───── STORED DATA ─────

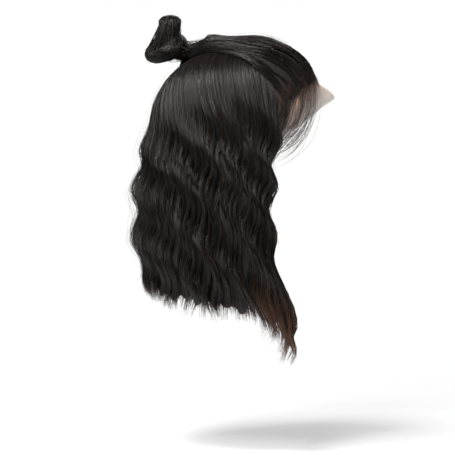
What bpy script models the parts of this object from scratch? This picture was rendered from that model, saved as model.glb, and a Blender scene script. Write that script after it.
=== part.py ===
"""A lace front wig of wavy dark hair, worn half up in a top knot.

Metres, +Z up. The face looks along -Y and the wearer's left is +X. The origin is the inside of
the cap at its crown, where the top of the head sits. The head itself isn't modelled, and the
wig keeps the form that it has when worn.

Hair is built as locks. Every lock of a section is cut from one smooth sheet of hair, so that
neighbours follow the same waves and never cross, and each ends in its own tapered tip.
"""

import math

import bmesh
import bpy
from mathutils import Vector

MM = 0.001

# Head that the cap is stretched over: a rounded box between an ellipsoid and a block
HEAD_HALF_WIDTH = 76 * MM
HEAD_HALF_LENGTH = 97 * MM
HEAD_HALF_HEIGHT = 95 * MM
HEAD_ROUNDNESS = 2.3

# Cap and lace
CAP_WALL = 1.2 * MM
LACE_WALL = 1.0 * MM
SEAM_ANGLE = 97.0
SEAM_GAP = 0.3
NAPE_ANGLE = 215.0
LACE_TAB_REACH = 17 * MM
LACE_TAB_SPREAD = 15.0

# Sheet of hair: clearance over the cap, and the groove left between two locks
HAIR_CLEARANCE = 2.1 * MM
LOCK_GROOVE = 0.7 * MM

# Gather, where the swept section is tied, and the knot over it
GATHER = Vector((0, 75, -13.5)) * MM
GATHER_AXIS = Vector((0, 0.9, 0.44)).normalized()
GATHER_RADIUS = 10.5 * MM
GATHER_NECK = 3.4 * MM
TIE_THICKNESS = 1.4 * MM
KNOT_CENTRE = Vector((0, 99.6, -1.6)) * MM
WRAP_DOWNHILL = Vector((0, 0.9135, -0.4067)).normalized()
WRAP_LEAN = math.radians(22)
WRAP_LONG_RADIUS = 21.7 * MM
WRAP_SHORT_RADIUS = 17.9 * MM
WRAP_THICKNESS = 10.0 * MM
LOOP_TOP = 39.9 * MM
LOOP_LEAN = 4.8 * MM

# Waves of the hanging hair
WAVE_LENGTH = 60 * MM
WAVE_OUT = 4.2 * MM
WAVE_ASIDE = 3.8 * MM
WAVE_SLANT = 1.3
WAVE_START = 107 * MM

# Hairline, from the middle of the forehead to the temple: angle to the side of the head,
# angle up from level at the hairline, and angle at the lace's outer edge
HAIRLINE = (
    {"aside": 0, "hairline": 33, "lace_edge": 13},
    {"aside": 20, "hairline": 33, "lace_edge": 12},
    {"aside": 40, "hairline": 31, "lace_edge": 5},
    {"aside": 58, "hairline": 25, "lace_edge": -9},
    {"aside": 66, "hairline": 10, "lace_edge": -30},
)

# Side edge of the cap and lace, round the ear: angle from level at the front over the top to
# the back, and how far to the side the edge lies there
EAR_EDGE = (
    {"round": -30, "aside": 64},
    {"round": 5, "aside": 70},
    {"round": 30, "aside": 77},
    {"round": 60, "aside": 84},
    {"round": 120, "aside": 84},
    {"round": 160, "aside": 78},
    {"round": 215, "aside": 66},
)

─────

» **REQUIRED WORK**:
Go through the listing above and restate it word for word.

» **ANSWER TO THIS PROBLEM**:
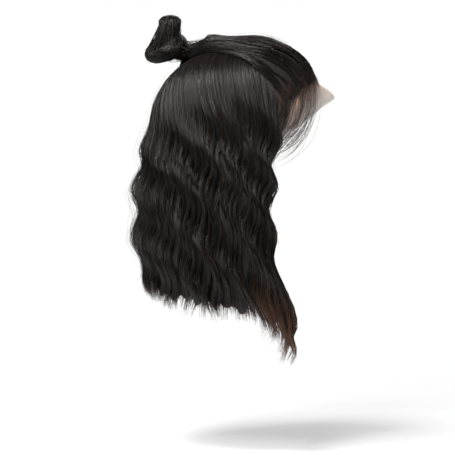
What bpy script models the parts of this object from scratch? This picture was rendered from that model, saved as model.glb, and a Blender scene script. Write that script after it.
=== part.py ===
"""A lace front wig of wavy dark hair, worn half up in a top knot.

Metres, +Z up. The face looks along -Y and the wearer's left is +X. The origin is the inside of
the cap at its crown, where the top of the head sits. The head itself isn't modelled, and the
wig keeps the form that it has when worn.

Hair is built as locks. Every lock of a section is cut from one smooth sheet of hair, so that
neighbours follow the same waves and never cross, and each ends in its own tapered tip.
"""

import math

import bmesh
import bpy
from mathutils import Vector

MM = 0.001

# Head that the cap is stretched over: a rounded box between an ellipsoid and a block
HEAD_HALF_WIDTH = 76 * MM
HEAD_HALF_LENGTH = 97 * MM
HEAD_HALF_HEIGHT = 95 * MM
HEAD_ROUNDNESS = 2.3

# Cap and lace
CAP_WALL = 1.2 * MM
LACE_WALL = 1.0 * MM
SEAM_ANGLE = 97.0
SEAM_GAP = 0.3
NAPE_ANGLE = 215.0
LACE_TAB_REACH = 17 * MM
LACE_TAB_SPREAD = 15.0

# Sheet of hair: clearance over the cap, and the groove left between two locks
HAIR_CLEARANCE = 2.1 * MM
LOCK_GROOVE = 0.7 * MM

# Gather, where the swept section is tied, and the knot over it
GATHER = Vector((0, 75, -13.5)) * MM
GATHER_AXIS = Vector((0, 0.9, 0.44)).normalized()
GATHER_RADIUS = 10.5 * MM
GATHER_NECK = 3.4 * MM
TIE_THICKNESS = 1.4 * MM
KNOT_CENTRE = Vector((0, 99.6, -1.6)) * MM
WRAP_DOWNHILL = Vector((0, 0.9135, -0.4067)).normalized()
WRAP_LEAN = math.radians(22)
WRAP_LONG_RADIUS = 21.7 * MM
WRAP_SHORT_RADIUS = 17.9 * MM
WRAP_THICKNESS = 10.0 * MM
LOOP_TOP = 39.9 * MM
LOOP_LEAN = 4.8 * MM

# Waves of the hanging hair
WAVE_LENGTH = 60 * MM
WAVE_OUT = 4.2 * MM
WAVE_ASIDE = 3.8 * MM
WAVE_SLANT = 1.3
WAVE_START = 107 * MM

# Hairline, from the middle of the forehead to the temple: angle to the side of the head,
# angle up from level at the hairline, and angle at the lace's outer edge
HAIRLINE = (
    {"aside": 0, "hairline": 33, "lace_edge": 13},
    {"aside": 20, "hairline": 33, "lace_edge": 12},
    {"aside": 40, "hairline": 31, "lace_edge": 5},
    {"aside": 58, "hairline": 25, "lace_edge": -9},
    {"aside": 66, "hairline": 10, "lace_edge": -30},
)

# Side edge of the cap and lace, round the ear: angle from level at the front over the top to
# the back, and how far to the side the edge lies there
EAR_EDGE = (
    {"round": -30, "aside": 64},
    {"round": 5, "aside": 70},
    {"round": 30, "aside": 77},
    {"round": 60, "aside": 84},
    {"round": 120, "aside": 84},
    {"round": 160, "aside": 78},
    {"round": 215, "aside": 66},
)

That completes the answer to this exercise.